Today’s post is a response to this video on a data science technology called EMBL, presented by Hadley Wickham, the creator of ggplot and ggplot2, linked here and included below. The video is about an hour long. At this point, it is a few years old, but the presentation touches on some great fundamentals about data visualization.
He opens the video by talking about the conception of the tidyverse, including ggplot2, tibble, dplyr, and shiny, then introducing the audience to the famous animated visualization by Hans Rosling of countries and life expectancy.

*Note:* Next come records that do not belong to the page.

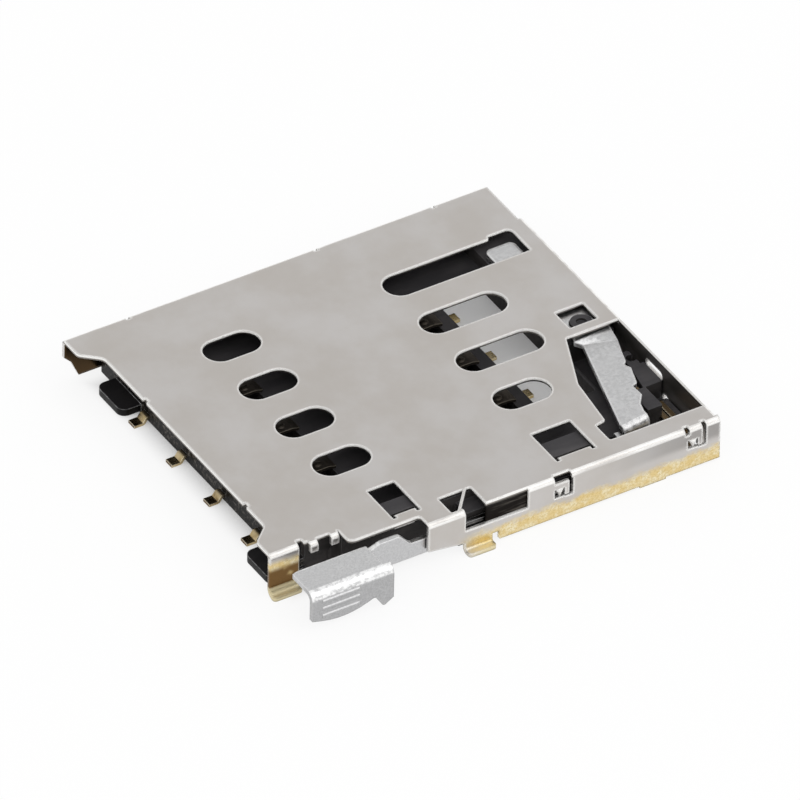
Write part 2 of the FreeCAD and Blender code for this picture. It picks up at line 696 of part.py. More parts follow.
def make_shell():
    """Folded sheet-metal cover."""
    pieces = [top_plate(), back_wall(), front_wall(), right_wall(), left_leg()]
    pieces += [edge_tab(x) for x in TAB_XS]
    shell = joined(pieces)
    cutout = [
        (CUTOUT_LEFT, CUTOUT_Y, CORNER),
        (CUTOUT_STEP, CUTOUT_Y, CORNER),
        (CUTOUT_STEP, FRONT - SHEET, 0),
        (CUTOUT_LEFT + TAB_END, FRONT - SHEET, 0),
        (CUTOUT_LEFT + TAB_END, FRONT + BEND_OUTSIDE, CORNER),
        (CUTOUT_LEFT, FRONT + BEND_OUTSIDE, CORNER),
    ]
    holes = row_windows() + hold_holes()
    holes += [lever_window(), flat(cutout, CUTOUT_Z, HEIGHT + SHEET)]
    shell = shell.cut(holes)
    flaps = [hold_flap(x0, x1, y0) for x0, x1, y0, y1 in hold_limits()]
    return joined([shell, rod_strap()] + flaps)


def contact(dome_x, y, tail_x, tail_y, outward):
    """Lanced spring contact: strap in the carrier, rising arm, dimple, tip, and a solder tail."""
    anchor = dome_x - SPRING_LENGTH
    crest = SPRING_TOP - SPRING_SHEET
    arm = [
        (anchor - ARM_ROOT, STRAP_Z, 0),
        (anchor, STRAP_Z, WIDE_ROUND),
        (dome_x - DIMPLE_RADIUS, crest, WIDE_ROUND),
        (dome_x + DIMPLE_RADIUS, crest, WIDE_ROUND),
        (dome_x + TIP_REACH, SPRING_TOP - TIP_DROP, 0),
    ]
    pieces = [along_y(strip(arm, SPRING_SHEET), y - SPRING_WIDTH / 2, y + SPRING_WIDTH / 2)]
    dimple = Part.makeSphere(DIMPLE_RADIUS, Vector(dome_x, y, SPRING_TOP - DIMPLE_RADIUS))
    keep = box(dome_x - 1, dome_x + 1, y - 1, y + 1, crest, SPRING_TOP + 1)
    pieces.append(dimple.common(keep))
    tail_y0 = tail_y - STRAP_WIDTH / 2
    tail_y1 = tail_y + STRAP_WIDTH / 2
    pieces.append(solder_tail(tail_x, tail_y, ARM_ROOT, outward))
    z0 = STRAP_Z - SPRING_SHEET / 2
    z1 = STRAP_Z + SPRING_SHEET / 2
    if outward < 0:
        root = anchor - STRAP_WIDTH
        strap = [
            (tail_x, tail_y0, 0),
            (root + STRAP_WIDTH, tail_y0, 0),
            (anchor, y + SPRING_WIDTH / 2, 0),
            (root, y + SPRING_WIDTH / 2, SMALL_ROUND),
            (root, tail_y1, SMALL_ROUND),
            (tail_x, tail_y1, 0),
        ]
        pieces.append(flat(strap, z0, z1))
    else:
        frame = box(anchor - ARM_ROOT, tail_x, y - FRAME_WIDTH / 2, y + FRAME_WIDTH / 2, z0, z1)
        gap = well_box(dome_x, y, z0 - 1, z1 + 1)
        pieces.append(frame.cut(gap))
    return joined(pieces)


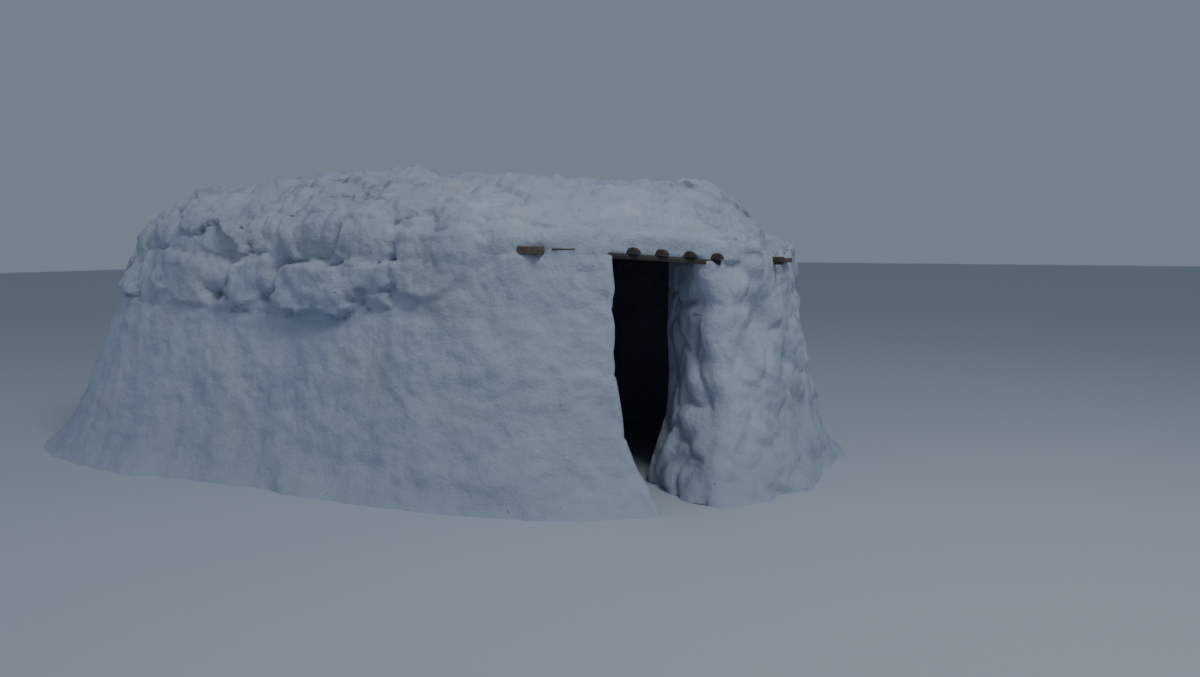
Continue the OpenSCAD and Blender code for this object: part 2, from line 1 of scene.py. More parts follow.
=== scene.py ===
# A low oval snow house: battered walls, a course of snow blocks, timbers over the room and the doorway,
# and roof snow heaped inside a rim. Metres, +Z up, the front to -Y, the doorway at the front right corner
import itertools
import bpy
import numpy as np
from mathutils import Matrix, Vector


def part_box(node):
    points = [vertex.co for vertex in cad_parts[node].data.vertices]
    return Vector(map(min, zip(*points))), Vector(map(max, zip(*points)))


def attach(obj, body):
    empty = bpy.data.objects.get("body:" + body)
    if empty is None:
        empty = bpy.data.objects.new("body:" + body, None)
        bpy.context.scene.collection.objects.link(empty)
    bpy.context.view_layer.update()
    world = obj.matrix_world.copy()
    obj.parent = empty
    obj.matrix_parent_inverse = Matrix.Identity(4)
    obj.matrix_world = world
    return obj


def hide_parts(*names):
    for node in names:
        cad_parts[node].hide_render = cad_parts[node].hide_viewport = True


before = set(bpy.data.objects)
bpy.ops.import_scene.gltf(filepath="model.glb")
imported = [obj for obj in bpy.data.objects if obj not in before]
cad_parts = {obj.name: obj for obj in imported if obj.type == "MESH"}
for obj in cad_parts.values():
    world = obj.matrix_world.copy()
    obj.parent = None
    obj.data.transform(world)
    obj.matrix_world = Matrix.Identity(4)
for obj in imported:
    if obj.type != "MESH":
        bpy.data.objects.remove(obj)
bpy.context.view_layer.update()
print("frame loaded:", len(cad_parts), "nodes")

# The plan of the wall line: a long oval, with stations from the middle of the front, to the right and round
plan = {
    "halfLong": 1.1,         # half of the straight run on a long side
    "halfEnd": 0.14,         # half of the straight run on an end
    "cornerRadius": 1.46,    # of the wall line
    "shift": 0.14,           # of the wall line to the right of the footprint's middle
    "wallThickness": 0.48,
    "rimWidth": 0.25,
    "lean": 0.28,            # of the outer face, from the ground to the wall top
    "leanShare": 0.35,       # how much more the left end leans than the front, and the right end less
    "cornerLean": 0.42,      # how much more the front left corner leans
    "rightBack": 0.07,       # how far the upper part lies back behind the right end's corner
    "rightBackAt": 0.5,      # where, past the middle of the right end
    "rightBackReach": 0.7,
    "footSpread": 0.12,
    "footHeight": 0.18,
    "topProud": 0.02,        # how far the wall top stands out of the wall line
    "proudFrom": 0.8,        # height from which it does so
    "topBackLeft": 0.13,     # how far it lies behind the line at the left end
}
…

He touches on ggplot2, and explains that he was inspired to create it after reading The Grammar of Graphics by Leland Wilkinson. The gg in ggplot2 stands for “grammar of graphics.” The way ggplot2 functions is by adding elements of a plot in layers, building an image from the ground up in an understandable way, instead of simply dictating a plot from the top down by typing the type of plot into the program.
But ggplot2 isn’t perfect. The standard plots it produces often use scientific notation that most people have trouble interpreting and the automatic color choices are often not colorblind friendly.
A nice thing he said is that “the only way to get a really good visualization is to produce a bunch of not very good visualizations.” A nice comfort when I compare my novice nonsense to the works of those giants whom I now stand upon.
Overall, I appreciated this insight into how ggplot2 works and how all the different packages of the tidyverse really fit together!